● Data:
+++++

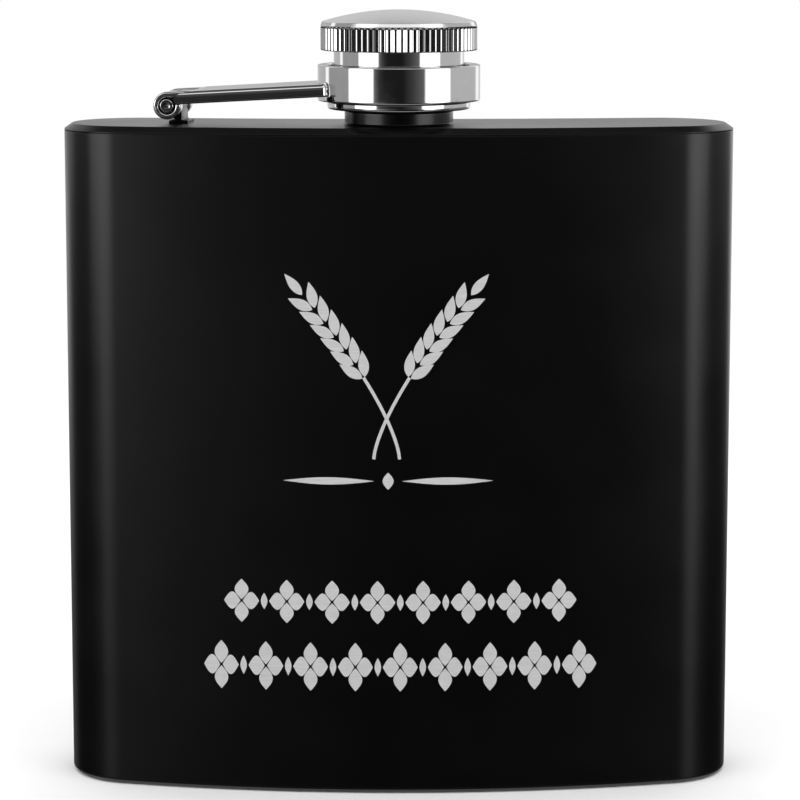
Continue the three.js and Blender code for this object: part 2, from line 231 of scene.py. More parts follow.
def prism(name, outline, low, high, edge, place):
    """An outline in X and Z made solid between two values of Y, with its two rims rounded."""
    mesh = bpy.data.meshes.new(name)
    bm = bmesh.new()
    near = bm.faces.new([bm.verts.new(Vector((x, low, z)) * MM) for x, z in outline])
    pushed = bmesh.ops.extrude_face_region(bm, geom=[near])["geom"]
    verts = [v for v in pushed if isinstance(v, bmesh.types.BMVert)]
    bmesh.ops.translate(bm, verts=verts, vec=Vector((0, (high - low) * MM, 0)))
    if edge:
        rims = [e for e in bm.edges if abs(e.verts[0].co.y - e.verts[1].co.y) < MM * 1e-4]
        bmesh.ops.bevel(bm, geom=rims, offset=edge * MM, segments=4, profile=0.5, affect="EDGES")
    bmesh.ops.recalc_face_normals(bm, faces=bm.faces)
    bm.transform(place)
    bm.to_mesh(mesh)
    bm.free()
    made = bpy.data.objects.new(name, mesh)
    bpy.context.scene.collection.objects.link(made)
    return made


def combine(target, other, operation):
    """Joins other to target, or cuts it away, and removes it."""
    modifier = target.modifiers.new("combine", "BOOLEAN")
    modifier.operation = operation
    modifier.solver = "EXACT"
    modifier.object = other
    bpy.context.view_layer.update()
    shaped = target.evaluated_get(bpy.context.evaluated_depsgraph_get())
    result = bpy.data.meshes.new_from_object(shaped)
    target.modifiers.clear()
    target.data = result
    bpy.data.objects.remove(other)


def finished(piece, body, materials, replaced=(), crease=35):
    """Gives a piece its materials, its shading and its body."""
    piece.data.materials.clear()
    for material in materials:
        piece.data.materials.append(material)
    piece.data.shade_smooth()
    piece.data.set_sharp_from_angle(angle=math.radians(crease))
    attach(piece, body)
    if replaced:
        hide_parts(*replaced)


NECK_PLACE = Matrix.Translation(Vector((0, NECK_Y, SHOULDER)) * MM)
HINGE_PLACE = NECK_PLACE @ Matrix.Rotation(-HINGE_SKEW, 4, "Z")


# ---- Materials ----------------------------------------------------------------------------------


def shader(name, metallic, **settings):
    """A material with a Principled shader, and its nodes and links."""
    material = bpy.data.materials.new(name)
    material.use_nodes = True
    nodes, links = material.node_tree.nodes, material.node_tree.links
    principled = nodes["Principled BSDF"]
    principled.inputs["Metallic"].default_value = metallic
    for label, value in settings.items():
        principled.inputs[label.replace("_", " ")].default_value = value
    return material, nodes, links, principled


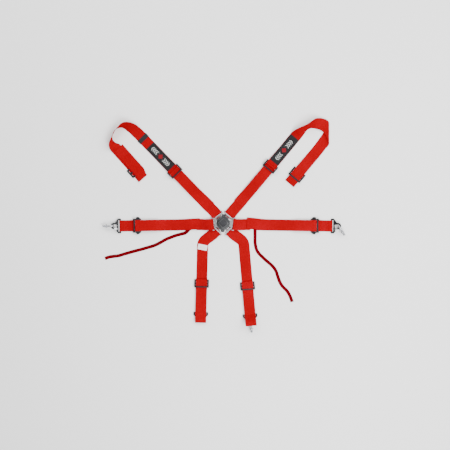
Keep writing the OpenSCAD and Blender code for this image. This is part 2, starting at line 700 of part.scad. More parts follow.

+++++

● Set task:
Write the material out exactly, with nothing left out.

● Answer in full:
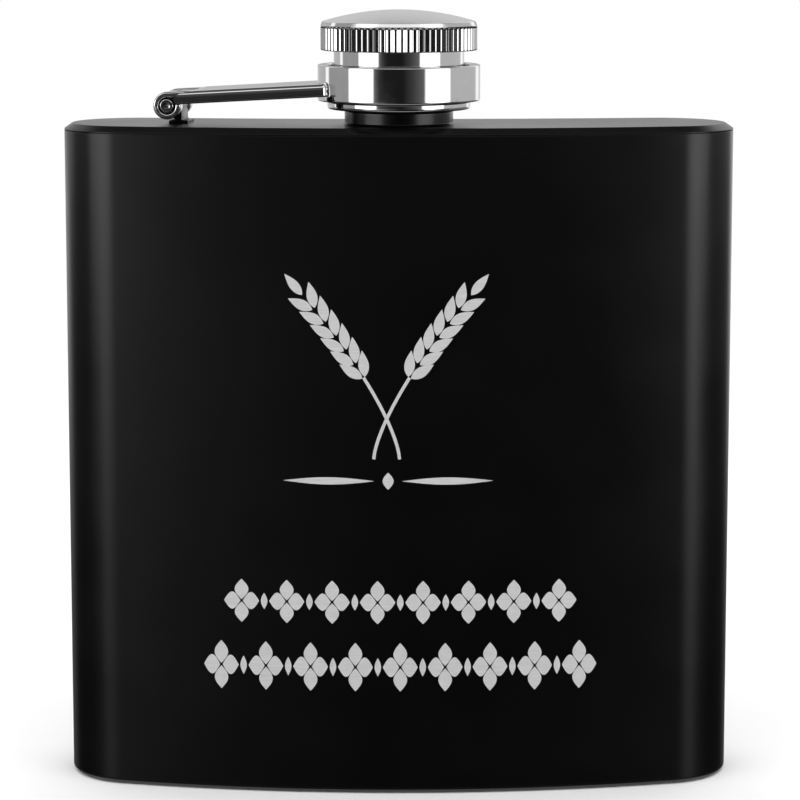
Continue the three.js and Blender code for this object: part 2, from line 231 of scene.py. More parts follow.
def prism(name, outline, low, high, edge, place):
    """An outline in X and Z made solid between two values of Y, with its two rims rounded."""
    mesh = bpy.data.meshes.new(name)
    bm = bmesh.new()
    near = bm.faces.new([bm.verts.new(Vector((x, low, z)) * MM) for x, z in outline])
    pushed = bmesh.ops.extrude_face_region(bm, geom=[near])["geom"]
    verts = [v for v in pushed if isinstance(v, bmesh.types.BMVert)]
    bmesh.ops.translate(bm, verts=verts, vec=Vector((0, (high - low) * MM, 0)))
    if edge:
        rims = [e for e in bm.edges if abs(e.verts[0].co.y - e.verts[1].co.y) < MM * 1e-4]
        bmesh.ops.bevel(bm, geom=rims, offset=edge * MM, segments=4, profile=0.5, affect="EDGES")
    bmesh.ops.recalc_face_normals(bm, faces=bm.faces)
    bm.transform(place)
    bm.to_mesh(mesh)
    bm.free()
    made = bpy.data.objects.new(name, mesh)
    bpy.context.scene.collection.objects.link(made)
    return made


def combine(target, other, operation):
    """Joins other to target, or cuts it away, and removes it."""
    modifier = target.modifiers.new("combine", "BOOLEAN")
    modifier.operation = operation
    modifier.solver = "EXACT"
    modifier.object = other
    bpy.context.view_layer.update()
    shaped = target.evaluated_get(bpy.context.evaluated_depsgraph_get())
    result = bpy.data.meshes.new_from_object(shaped)
    target.modifiers.clear()
    target.data = result
    bpy.data.objects.remove(other)


def finished(piece, body, materials, replaced=(), crease=35):
    """Gives a piece its materials, its shading and its body."""
    piece.data.materials.clear()
    for material in materials:
        piece.data.materials.append(material)
    piece.data.shade_smooth()
    piece.data.set_sharp_from_angle(angle=math.radians(crease))
    attach(piece, body)
    if replaced:
        hide_parts(*replaced)


NECK_PLACE = Matrix.Translation(Vector((0, NECK_Y, SHOULDER)) * MM)
HINGE_PLACE = NECK_PLACE @ Matrix.Rotation(-HINGE_SKEW, 4, "Z")


# ---- Materials ----------------------------------------------------------------------------------


def shader(name, metallic, **settings):
    """A material with a Principled shader, and its nodes and links."""
    material = bpy.data.materials.new(name)
    material.use_nodes = True
    nodes, links = material.node_tree.nodes, material.node_tree.links
    principled = nodes["Principled BSDF"]
    principled.inputs["Metallic"].default_value = metallic
    for label, value in settings.items():
        principled.inputs[label.replace("_", " ")].default_value = value
    return material, nodes, links, principled


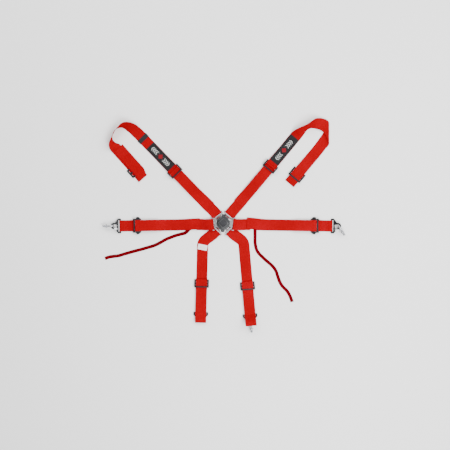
Keep writing the OpenSCAD and Blender code for this image. This is part 2, starting at line 700 of part.scad. More parts follow.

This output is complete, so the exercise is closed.